--- Begin ---

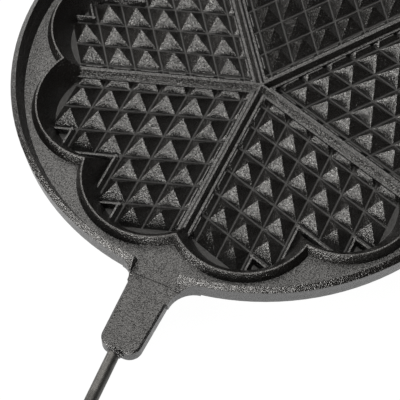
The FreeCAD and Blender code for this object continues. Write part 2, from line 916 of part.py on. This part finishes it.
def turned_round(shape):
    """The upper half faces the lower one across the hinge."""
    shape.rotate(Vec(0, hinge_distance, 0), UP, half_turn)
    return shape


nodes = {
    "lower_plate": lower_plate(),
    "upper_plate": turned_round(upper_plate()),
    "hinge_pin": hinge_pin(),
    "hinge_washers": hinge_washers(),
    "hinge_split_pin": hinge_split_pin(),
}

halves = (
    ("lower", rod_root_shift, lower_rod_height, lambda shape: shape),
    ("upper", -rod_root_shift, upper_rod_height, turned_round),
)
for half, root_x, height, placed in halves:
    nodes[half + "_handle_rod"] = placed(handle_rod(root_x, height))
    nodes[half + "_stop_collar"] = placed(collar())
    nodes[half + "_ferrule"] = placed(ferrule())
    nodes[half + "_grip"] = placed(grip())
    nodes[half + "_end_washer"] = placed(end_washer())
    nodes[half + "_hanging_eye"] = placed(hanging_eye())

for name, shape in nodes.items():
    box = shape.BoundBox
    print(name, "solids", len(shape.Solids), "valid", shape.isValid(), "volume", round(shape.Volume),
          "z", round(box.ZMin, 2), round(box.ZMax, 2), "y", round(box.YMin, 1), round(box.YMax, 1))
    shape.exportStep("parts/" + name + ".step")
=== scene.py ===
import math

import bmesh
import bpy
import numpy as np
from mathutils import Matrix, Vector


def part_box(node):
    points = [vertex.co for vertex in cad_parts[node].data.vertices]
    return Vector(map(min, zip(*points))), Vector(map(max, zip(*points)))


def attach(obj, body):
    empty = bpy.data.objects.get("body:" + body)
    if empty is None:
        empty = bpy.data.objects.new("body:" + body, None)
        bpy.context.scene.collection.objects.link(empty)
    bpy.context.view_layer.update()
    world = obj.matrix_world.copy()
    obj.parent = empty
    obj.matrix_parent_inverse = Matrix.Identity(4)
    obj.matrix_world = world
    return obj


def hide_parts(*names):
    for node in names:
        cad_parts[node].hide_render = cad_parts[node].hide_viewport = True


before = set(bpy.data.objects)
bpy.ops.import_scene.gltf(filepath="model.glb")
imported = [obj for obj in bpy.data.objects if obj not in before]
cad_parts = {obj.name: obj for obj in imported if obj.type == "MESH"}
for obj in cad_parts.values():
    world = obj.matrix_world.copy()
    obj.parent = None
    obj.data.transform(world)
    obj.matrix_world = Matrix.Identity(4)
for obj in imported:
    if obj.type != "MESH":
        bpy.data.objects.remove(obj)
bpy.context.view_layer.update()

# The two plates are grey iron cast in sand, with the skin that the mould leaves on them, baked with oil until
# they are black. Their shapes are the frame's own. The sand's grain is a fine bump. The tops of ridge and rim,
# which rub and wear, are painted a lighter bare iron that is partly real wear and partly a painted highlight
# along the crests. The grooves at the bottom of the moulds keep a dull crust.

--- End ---

Copy out the whole listing exactly; please set it all down.

__Task answer__
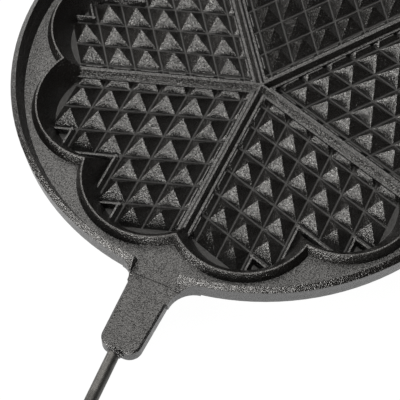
The FreeCAD and Blender code for this object continues. Write part 2, from line 916 of part.py on. This part finishes it.
def turned_round(shape):
    """The upper half faces the lower one across the hinge."""
    shape.rotate(Vec(0, hinge_distance, 0), UP, half_turn)
    return shape


nodes = {
    "lower_plate": lower_plate(),
    "upper_plate": turned_round(upper_plate()),
    "hinge_pin": hinge_pin(),
    "hinge_washers": hinge_washers(),
    "hinge_split_pin": hinge_split_pin(),
}

halves = (
    ("lower", rod_root_shift, lower_rod_height, lambda shape: shape),
    ("upper", -rod_root_shift, upper_rod_height, turned_round),
)
for half, root_x, height, placed in halves:
    nodes[half + "_handle_rod"] = placed(handle_rod(root_x, height))
    nodes[half + "_stop_collar"] = placed(collar())
    nodes[half + "_ferrule"] = placed(ferrule())
    nodes[half + "_grip"] = placed(grip())
    nodes[half + "_end_washer"] = placed(end_washer())
    nodes[half + "_hanging_eye"] = placed(hanging_eye())

for name, shape in nodes.items():
    box = shape.BoundBox
    print(name, "solids", len(shape.Solids), "valid", shape.isValid(), "volume", round(shape.Volume),
          "z", round(box.ZMin, 2), round(box.ZMax, 2), "y", round(box.YMin, 1), round(box.YMax, 1))
    shape.exportStep("parts/" + name + ".step")
=== scene.py ===
import math

import bmesh
import bpy
import numpy as np
from mathutils import Matrix, Vector


def part_box(node):
    points = [vertex.co for vertex in cad_parts[node].data.vertices]
    return Vector(map(min, zip(*points))), Vector(map(max, zip(*points)))


def attach(obj, body):
    empty = bpy.data.objects.get("body:" + body)
    if empty is None:
        empty = bpy.data.objects.new("body:" + body, None)
        bpy.context.scene.collection.objects.link(empty)
    bpy.context.view_layer.update()
    world = obj.matrix_world.copy()
    obj.parent = empty
    obj.matrix_parent_inverse = Matrix.Identity(4)
    obj.matrix_world = world
    return obj


def hide_parts(*names):
    for node in names:
        cad_parts[node].hide_render = cad_parts[node].hide_viewport = True


before = set(bpy.data.objects)
bpy.ops.import_scene.gltf(filepath="model.glb")
imported = [obj for obj in bpy.data.objects if obj not in before]
cad_parts = {obj.name: obj for obj in imported if obj.type == "MESH"}
for obj in cad_parts.values():
    world = obj.matrix_world.copy()
    obj.parent = None
    obj.data.transform(world)
    obj.matrix_world = Matrix.Identity(4)
for obj in imported:
    if obj.type != "MESH":
        bpy.data.objects.remove(obj)
bpy.context.view_layer.update()

# The two plates are grey iron cast in sand, with the skin that the mould leaves on them, baked with oil until
# they are black. Their shapes are the frame's own. The sand's grain is a fine bump. The tops of ridge and rim,
# which rub and wear, are painted a lighter bare iron that is partly real wear and partly a painted highlight
# along the crests. The grooves at the bottom of the moulds keep a dull crust.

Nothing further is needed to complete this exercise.